Abstract

The authors recommend offering living-donor liver transplantation to suitable recipients and their families as an alternative form of treatment. However, we would like to point out two problems, one of which was discussed inadequately in the article, the other not at all. With regard to the donor’s risk of death, the authors report that there have been ten early and three late deaths after partial liver donation by a living donor. Given that about 6,000 of these operations have been performed worldwide, they calculate that the risk of death is below 0.5%. Yet this estimate can only be viewed as a lower bound, as long as physicians are not required by law to report adverse events of this type. Thus, we would have wished to know the current figures for Germany alone. Furthermore, because problems arising from biliary tract injury can take a chronic course, the period of observation for the determination of late deaths after living donation should have been precisely defined. Persons willing to serve as donors are unlikely to be dissuaded by figures below 1%; thus, giving the correct lethality figure would seem to be less a practical question than a simple matter of honesty. More important for prospective donors, however, is the unsolved problem of insurance coverage (in Germany) above and beyond the costs of surgery and hospitalization associated with the partial liver donation. As the liver can normally regenerate very effectively, there is unlikely to be any major damage to health if the early postoperative course has been uncomplicated. Nonetheless, by the act of donation, the donor becomes a person who has undergone major surgery, and he or she must state that this is the case when asked to give such information by prospective employers, lenders, etc.
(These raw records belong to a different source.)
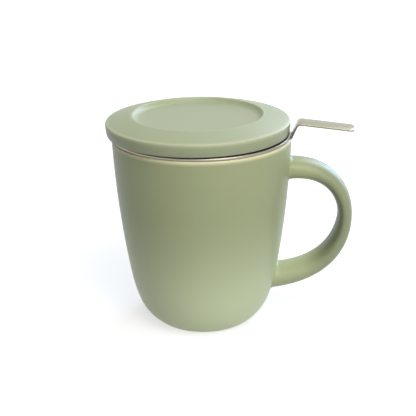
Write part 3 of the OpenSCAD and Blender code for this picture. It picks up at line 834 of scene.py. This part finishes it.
# %% [markdown]
# ## Stainless steel
#
# Kitchen strainers are pressed from 304 stainless, which is a little warmer and darker than
# chrome. The tab was brushed along its length on a belt before bending. Fine parallel scratches
# spread its reflections across the strip, so it looks silky, and its cut edges carry a painted shade.
# The rim and basket were tumbled after pressing. That leaves an even soft grey, with faint upright
# lines from the press. Real scratches are under a tenth of a millimetre apart, too fine to show,
# so they are drawn a quarter of a millimetre apart and sixty times as long.

# %% Steel
BRUSH_MM = 0.25
BRUSH_LONG = 60
BRUSH_DETAIL = 3.0
BRUSH_STRENGTH = 0.3
# The painted shade on the strip's cut sides.
EDGE_SHADE_COLOUR = "#625d4c"


def brushed_steel(name, colour, rough_from, rough_to, depth, stretch):
    """Metal whose roughness and height follow noise drawn out along the brushing direction."""
    material, tree = new_material(name)
    place = add(tree, "TexCoord").outputs["Object"]
    drawn = add(tree, "Mapping", {"Vector": place, "Scale": stretch})
    lines = add(tree, "TexNoise", {"Vector": drawn.outputs["Vector"], "Scale": 1 / (BRUSH_MM * MM),
                                   "Detail": BRUSH_DETAIL}).outputs["Fac"]
    # The edge weight turns the colour to the painted shade of the cut sides.
    edge = add(tree, "Attribute", attribute_name="edge").outputs["Fac"]
    face = add(tree, "Mix", {"Factor": edge, UNDER: linear(colour), OVER: linear(EDGE_SHADE_COLOUR)},
               data_type="RGBA")
    rough = add(tree, "MapRange", {"Value": lines, "To Min": rough_from, "To Max": rough_to})
    bump = add(tree, "Bump", {"Height": lines, "Strength": BRUSH_STRENGTH, "Distance": depth * MM})
    shader = add(tree, "BsdfPrincipled", {"Base Color": face.outputs[MIXED], "Metallic": 1.0,
                                          "Roughness": rough.outputs["Result"],
                                          "Normal": bump.outputs["Normal"]})
    add(tree, "OutputMaterial", {"Surface": shader.outputs["BSDF"]})
    print(name, "has", len(tree.nodes), "nodes")
    return material


along_tab, upright = (1 / BRUSH_LONG, 1, 1 / BRUSH_LONG), (1, 1, 1 / BRUSH_LONG)
tab_steel = brushed_steel("brushed 304 stainless strip", "#9f9b80", 0.16, 0.26, 0.006, along_tab)
sheet_steel = brushed_steel("tumbled 304 stainless sheet", "#9b968c", 0.3, 0.4, 0.004, upright)
dress(tab, tab_steel)
dress(rim, sheet_steel)
for node_name in ("infuser_wall", "infuser_base"):
    dress(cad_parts[node_name], sheet_steel)

# %% [markdown]
# ## Table and light
#
# Tableware is photographed on a white sweep under big soft lamps. Looked at or mirrored, this
# sweep is a matte surface that also glows, less beside the mug and more far off. So the page is
# white out to its edges, and the mug still darkens it with a soft shadow. For the rays that carry
# light from one surface to another it is a plain pale grey matte. The surroundings are white
# where they are looked at or mirrored, and give no light of their own.

# %% Floor
FLOOR_HALF = 4.0
GLOW_BY_MUG, GLOW_FAR_OFF = 0.68, 1.0
GLOW_RISES_FROM, GLOW_RISES_TO = 0.1, 1.0
SWEEP_SEEN, SWEEP_BOUNCE = (0.5, 0.5, 0.5, 1), "#c4c4c2"
WHITE = (1, 1, 1, 1)
floor_mesh = bpy.data.meshes.new("floor")
floor_mesh.from_pydata([(x * FLOOR_HALF, y * FLOOR_HALF, 0) for x, y in
                        ((-1, -1), (1, -1), (1, 1), (-1, 1))], [], [(0, 1, 2, 3)])
floor = link_object("floor", floor_mesh)


def seen_directly(tree):
    """1 for camera, glossy and transmission rays, and 0 for the rays that carry light."""
    path = add(tree, "LightPath")
    either = add(tree, "Math", {0: path.outputs["Is Camera Ray"], 1: path.outputs["Is Glossy Ray"]},
                 operation="MAXIMUM")
    return add(tree, "Math", {0: either.outputs[0], 1: path.outputs["Is Transmission Ray"]},
               operation="MAXIMUM").outputs[0]


paper, tree = new_material("white paper sweep")
spot = add(tree, "TexCoord").outputs["Object"]
away = add(tree, "VectorMath", {0: spot}, operation="LENGTH").outputs["Value"]
strength = add(tree, "MapRange", {"Value": away, "From Min": GLOW_RISES_FROM,
                                  "From Max": GLOW_RISES_TO, "To Min": GLOW_BY_MUG,
                                  "To Max": GLOW_FAR_OFF})
bounce = add(tree, "BsdfDiffuse", {"Color": linear(SWEEP_BOUNCE)})
matte = add(tree, "BsdfDiffuse", {"Color": SWEEP_SEEN})
glow = add(tree, "Emission", {"Strength": strength.outputs["Result"], "Color": WHITE})
glowing = add(tree, "AddShader", {0: matte.outputs["BSDF"], 1: glow.outputs["Emission"]})
shown = add(tree, "MixShader", {0: seen_directly(tree), 1: bounce.outputs["BSDF"],
                                2: glowing.outputs["Shader"]})
add(tree, "OutputMaterial", {"Surface": shown.outputs["Shader"]})
dress(floor, paper)
print("Sweep is", 2 * FLOOR_HALF, "m across, with", len(tree.nodes), "nodes")

# %% World
world = bpy.data.worlds.new("studio")
scene.world = world
world.use_nodes = True
tree = world.node_tree
tree.nodes.clear()
surroundings = add(tree, "Background", {"Strength": seen_directly(tree), "Color": WHITE})
add(tree, "OutputWorld", {"Surface": surroundings.outputs["Background"]})
print("World has", len(tree.nodes), "nodes")

# %% [markdown]
# ## Lamps
#
# Four white lamps hang in front, to the right and overhead, so the pottery is lighter on its right
# side and the lid's top is lighter than the wall. Behind and to the right, two bluish lamps stand
# for a window. They draw the cool, soft streaks on the top of the handle and of the lid's rim.

# %% Lamps


def soft_lamp(name, place, size, watts, colour):
    """A square area lamp that faces the mug, with its place and size in metres."""
    data = bpy.data.lights.new(name, "AREA")
    data.size = size
    data.energy = watts
    data.color = linear(colour)[:3]
    lamp = link_object(name, data)
    lamp.location = place
    lamp.rotation_euler = (Vector(place) - AIM).to_track_quat("Z", "Y").to_euler()
    print(name, watts, "W")


soft_lamp("high front lamp", (0.15, -0.6, 1.1), 0.7, 4.3, "#ffffff")
soft_lamp("high right lamp", (0.5, -0.6, 1.0), 0.7, 4.8, "#ffffff")
soft_lamp("low front right lamp", (0.5, -1.0, 0.5), 0.7, 3.8, "#ffffff")
soft_lamp("top lamp", (0.1, 0.25, 1.3), 0.9, 4.5, "#ffffff")
soft_lamp("window lamp behind right", (0.5, 0.9, 0.75), 0.5, 4.2, "#d8e8ff")
soft_lamp("low window lamp behind right", (0.65, 0.95, 0.35), 0.5, 5.5, "#b4d6ff")

# %% [markdown]
# ## Picture settings
#
# The picture keeps colours as they are written, with no film curve over them.

# %% Picture settings
scene.view_settings.view_transform = "Standard"
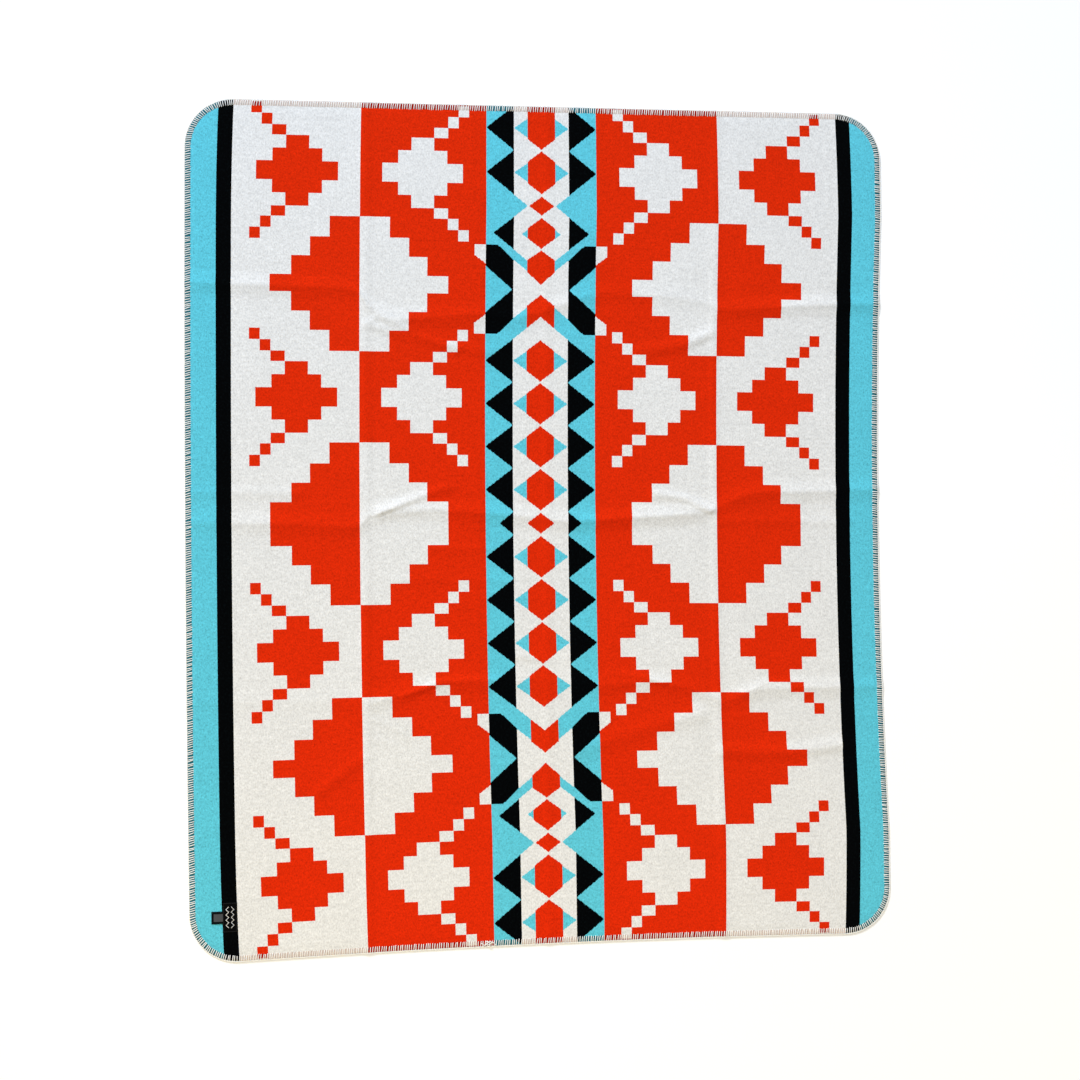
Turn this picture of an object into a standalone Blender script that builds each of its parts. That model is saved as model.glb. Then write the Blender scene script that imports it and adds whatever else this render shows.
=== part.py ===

Considering that the accident insurance system in Germany continues to regard people who have lost part of their liver as having a 20% to 40% diminution of their earning capacity because of impaired general performance, one cannot gloss over the potential bureaucratic disadvantages that may accrue to donors as a result of their donation. Rather, physicians ought to do as much as possible to clear up this long-recognized problem. In the meantime, the practice of splitting livers obtained by cadaveric organ donation can be pursued more vigorously in order to reduce the shortage of available liver tissue for transplantation.